Exercise objective: All of the material below is to be repeated exactly.
-----
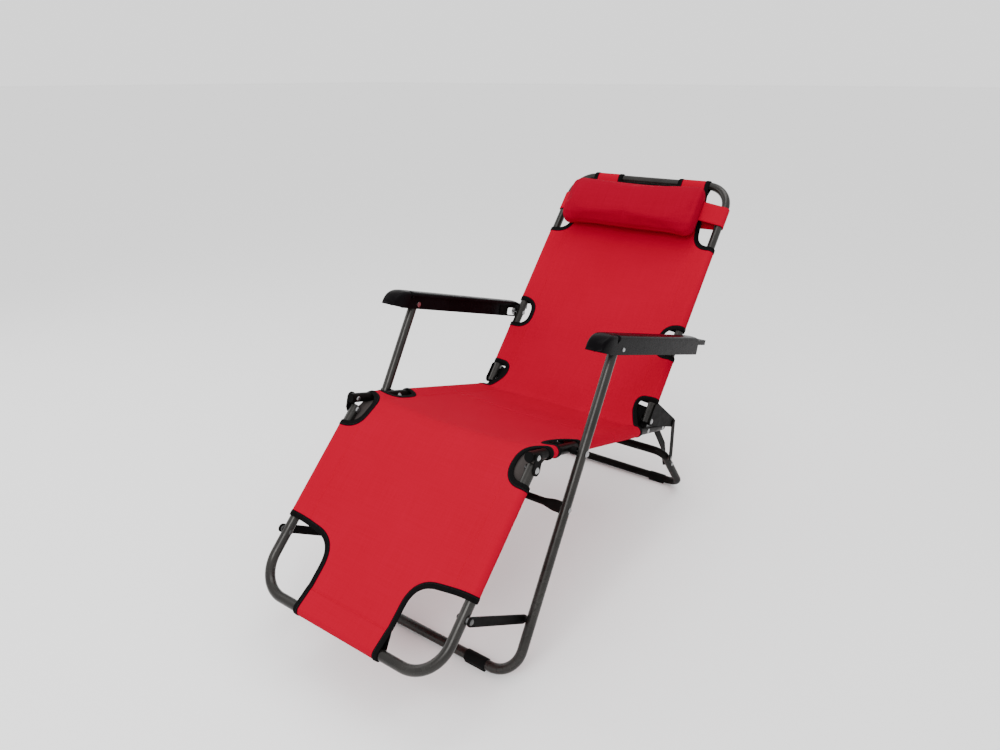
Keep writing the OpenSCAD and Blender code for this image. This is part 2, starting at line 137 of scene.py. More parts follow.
turn_from = {"rest": -0.052, "seat_front": -0.080, "seat_rear": 0.374, "back": 0.070}
marks = {
    "rest_end": on_line(knee, rest_run, -rest_len),
    "rest": on_line(knee, rest_run, turn_from["rest"]),
    "seat_front": on_line(leg_pivot, seat_run, turn_from["seat_front"]),
    "seat_rear": on_line(leg_pivot, seat_run, turn_from["seat_rear"]),
    "back": on_line(hip, back_run, turn_from["back"]),
    "top": on_line(hip, back_run, back_len),
}
knee_corner = crossing(knee, rest_run, leg_pivot, seat_run)
hip_corner = crossing(hip, back_run, leg_pivot, seat_run)
line = np.vstack([
    np.linspace(marks["rest_end"], marks["rest"], 40)[:-1],
    turn(marks["rest"], knee_corner, marks["seat_front"])[:-1],
    np.linspace(marks["seat_front"], marks["seat_rear"], 40)[:-1],
    turn(marks["seat_rear"], hip_corner, marks["back"])[:-1],
    np.linspace(marks["back"], marks["top"], 40),
])
line_v = np.concatenate([[0], np.cumsum(np.linalg.norm(np.diff(line, axis=0), axis=1))])

def v_near(point):
    return float(line_v[np.argmin(np.linalg.norm(line - point, axis=1))])

v_rest, v_seat = v_near(marks["rest"]), v_near(marks["seat_front"])
v_seat_rear, v_back, v_top = v_near(marks["seat_rear"]), v_near(marks["back"]), line_v[-1]

def v_on_rest(t):
    return rest_len - t

def v_on_seat(s):
    return v_seat + s - turn_from["seat_front"]

def v_on_back(t):
    return v_back + t - turn_from["back"]

print(f"cloth runs {v_top:.3f} m over the bars, knee at {v_rest:.3f}, hip at {v_seat_rear:.3f}")

# %% [markdown]
# Along both sides, and over the two end bars, the cloth is folded round the tube and sewn back to itself. The
# sleeve that this makes is a straight pull from the stitches to the top of the tube, an arc round it, and
# the same pull back underneath. `sleeve` turns a distance along the cloth into that shape.

# %% Sleeve round a tube
lap = 0.045
cloth_lift = 0.004
cloth_t = 0.0009
wrap_r = tube_r + 0.0018

def sleeve_facts():
    near, far = np.array([-lap, cloth_lift]), np.array([-lap, cloth_lift - 0.0026])
    start = math.atan2(near[1], near[0]) - math.acos(wrap_r / np.hypot(*near))
    end = math.atan2(far[1], far[0]) + math.acos(wrap_r / np.hypot(*far)) - 2 * math.pi
    pull = math.sqrt(near @ near - wrap_r ** 2)
    back_pull = math.sqrt(far @ far - wrap_r ** 2)
    return near, far, start, end, pull, wrap_r * (start - end), back_pull

sleeve_near, sleeve_far, arc_start, arc_end, pull, arc, back_pull = sleeve_facts()
sleeve_len = pull + arc + back_pull

def sleeve(q):
    q = np.clip(q, 0, sleeve_len)[:, None]
    angle = arc_start - np.clip((q[:, 0] - pull) / wrap_r, 0, arc_start - arc_end)
    round_tube = wrap_r * np.stack([np.cos(angle), np.sin(angle)], 1)
    top, bottom = [wrap_r * np.array([math.cos(a), math.sin(a)]) for a in (arc_start, arc_end)]
    going = sleeve_near + (top - sleeve_near) * q / pull
    coming = bottom + (sleeve_far - bottom) * (q - pull - arc) / back_pull
    return np.where(q < pull, going, np.where(q > pull + arc, coming, round_tube))

panel_half = tube_x - lap
cloth_half = panel_half + sleeve_len
print(f"the flat cloth is {2 * cloth_half:.3f} m wide, {2 * panel_half:.3f} m of it between the stitches")

# %% [markdown]
# `cloth_point` hangs any point of the flat cloth on the frame: u is the distance from the middle and v the
# distance along. Between the stitches the cloth sags a little, pulls straight across the hollow of the hip,
# and has faint soft folds, because woven polyester never hangs perfectly flat.

# %% From flat cloth to hung cloth
sag_at = np.array([0, 0.10, v_rest - 0.05, (v_rest + v_seat) / 2, v_seat + 0.12, v_seat_rear - 0.10,
                   (v_seat_rear + v_back) / 2, v_back + 0.10, v_top - 0.20, v_top])
sag_deep = np.array([0, 0.005, 0.008, 0.010, 0.011, 0.006, -0.014, 0.006, 0.008, 0])

def smooth_step(x):
    x = np.clip(x, 0, 1)
    return x * x * (3 - 2 * x)

def sag(v):
    k = np.clip(np.searchsorted(sag_at, v) - 1, 0, len(sag_at) - 2)
    mix = smooth_step((v - sag_at[k]) / (sag_at[k + 1] - sag_at[k]))
    return sag_deep[k] + (sag_deep[k + 1] - sag_deep[k]) * mix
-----
Exercise solution:
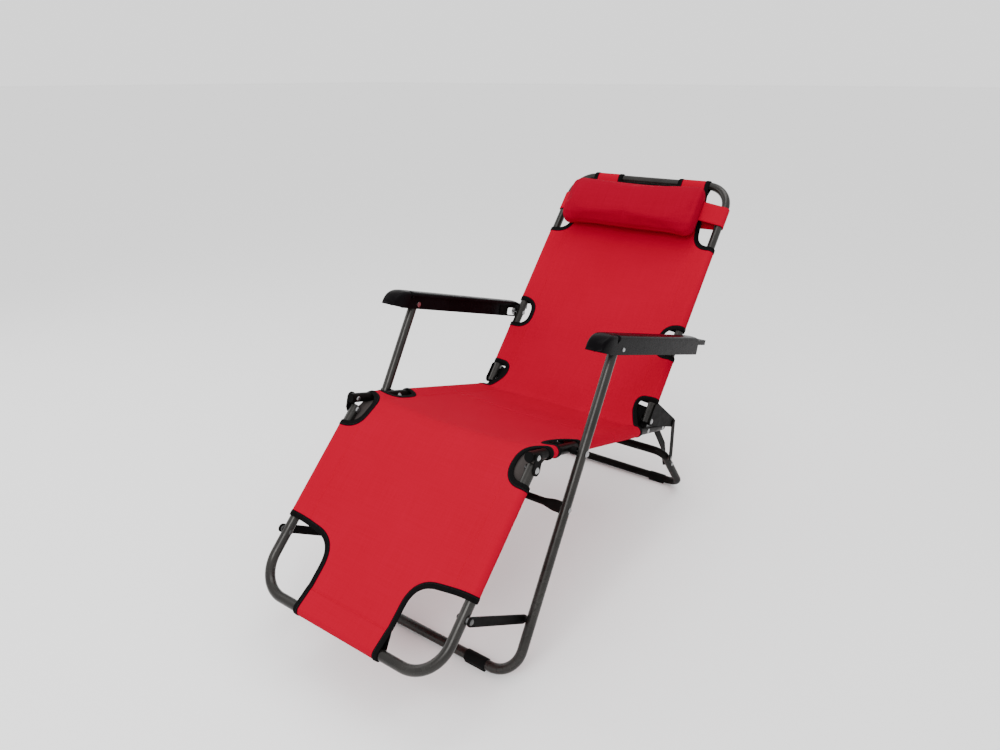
Keep writing the OpenSCAD and Blender code for this image. This is part 2, starting at line 137 of scene.py. More parts follow.
turn_from = {"rest": -0.052, "seat_front": -0.080, "seat_rear": 0.374, "back": 0.070}
marks = {
    "rest_end": on_line(knee, rest_run, -rest_len),
    "rest": on_line(knee, rest_run, turn_from["rest"]),
    "seat_front": on_line(leg_pivot, seat_run, turn_from["seat_front"]),
    "seat_rear": on_line(leg_pivot, seat_run, turn_from["seat_rear"]),
    "back": on_line(hip, back_run, turn_from["back"]),
    "top": on_line(hip, back_run, back_len),
}
knee_corner = crossing(knee, rest_run, leg_pivot, seat_run)
hip_corner = crossing(hip, back_run, leg_pivot, seat_run)
line = np.vstack([
    np.linspace(marks["rest_end"], marks["rest"], 40)[:-1],
    turn(marks["rest"], knee_corner, marks["seat_front"])[:-1],
    np.linspace(marks["seat_front"], marks["seat_rear"], 40)[:-1],
    turn(marks["seat_rear"], hip_corner, marks["back"])[:-1],
    np.linspace(marks["back"], marks["top"], 40),
])
line_v = np.concatenate([[0], np.cumsum(np.linalg.norm(np.diff(line, axis=0), axis=1))])

def v_near(point):
    return float(line_v[np.argmin(np.linalg.norm(line - point, axis=1))])

v_rest, v_seat = v_near(marks["rest"]), v_near(marks["seat_front"])
v_seat_rear, v_back, v_top = v_near(marks["seat_rear"]), v_near(marks["back"]), line_v[-1]

def v_on_rest(t):
    return rest_len - t

def v_on_seat(s):
    return v_seat + s - turn_from["seat_front"]

def v_on_back(t):
    return v_back + t - turn_from["back"]

print(f"cloth runs {v_top:.3f} m over the bars, knee at {v_rest:.3f}, hip at {v_seat_rear:.3f}")

# %% [markdown]
# Along both sides, and over the two end bars, the cloth is folded round the tube and sewn back to itself. The
# sleeve that this makes is a straight pull from the stitches to the top of the tube, an arc round it, and
# the same pull back underneath. `sleeve` turns a distance along the cloth into that shape.

# %% Sleeve round a tube
lap = 0.045
cloth_lift = 0.004
cloth_t = 0.0009
wrap_r = tube_r + 0.0018

def sleeve_facts():
    near, far = np.array([-lap, cloth_lift]), np.array([-lap, cloth_lift - 0.0026])
    start = math.atan2(near[1], near[0]) - math.acos(wrap_r / np.hypot(*near))
    end = math.atan2(far[1], far[0]) + math.acos(wrap_r / np.hypot(*far)) - 2 * math.pi
    pull = math.sqrt(near @ near - wrap_r ** 2)
    back_pull = math.sqrt(far @ far - wrap_r ** 2)
    return near, far, start, end, pull, wrap_r * (start - end), back_pull

sleeve_near, sleeve_far, arc_start, arc_end, pull, arc, back_pull = sleeve_facts()
sleeve_len = pull + arc + back_pull

def sleeve(q):
    q = np.clip(q, 0, sleeve_len)[:, None]
    angle = arc_start - np.clip((q[:, 0] - pull) / wrap_r, 0, arc_start - arc_end)
    round_tube = wrap_r * np.stack([np.cos(angle), np.sin(angle)], 1)
    top, bottom = [wrap_r * np.array([math.cos(a), math.sin(a)]) for a in (arc_start, arc_end)]
    going = sleeve_near + (top - sleeve_near) * q / pull
    coming = bottom + (sleeve_far - bottom) * (q - pull - arc) / back_pull
    return np.where(q < pull, going, np.where(q > pull + arc, coming, round_tube))

panel_half = tube_x - lap
cloth_half = panel_half + sleeve_len
print(f"the flat cloth is {2 * cloth_half:.3f} m wide, {2 * panel_half:.3f} m of it between the stitches")

# %% [markdown]
# `cloth_point` hangs any point of the flat cloth on the frame: u is the distance from the middle and v the
# distance along. Between the stitches the cloth sags a little, pulls straight across the hollow of the hip,
# and has faint soft folds, because woven polyester never hangs perfectly flat.

# %% From flat cloth to hung cloth
sag_at = np.array([0, 0.10, v_rest - 0.05, (v_rest + v_seat) / 2, v_seat + 0.12, v_seat_rear - 0.10,
                   (v_seat_rear + v_back) / 2, v_back + 0.10, v_top - 0.20, v_top])
sag_deep = np.array([0, 0.005, 0.008, 0.010, 0.011, 0.006, -0.014, 0.006, 0.008, 0])

def smooth_step(x):
    x = np.clip(x, 0, 1)
    return x * x * (3 - 2 * x)

def sag(v):
    k = np.clip(np.searchsorted(sag_at, v) - 1, 0, len(sag_at) - 2)
    mix = smooth_step((v - sag_at[k]) / (sag_at[k + 1] - sag_at[k]))
    return sag_deep[k] + (sag_deep[k + 1] - sag_deep[k]) * mix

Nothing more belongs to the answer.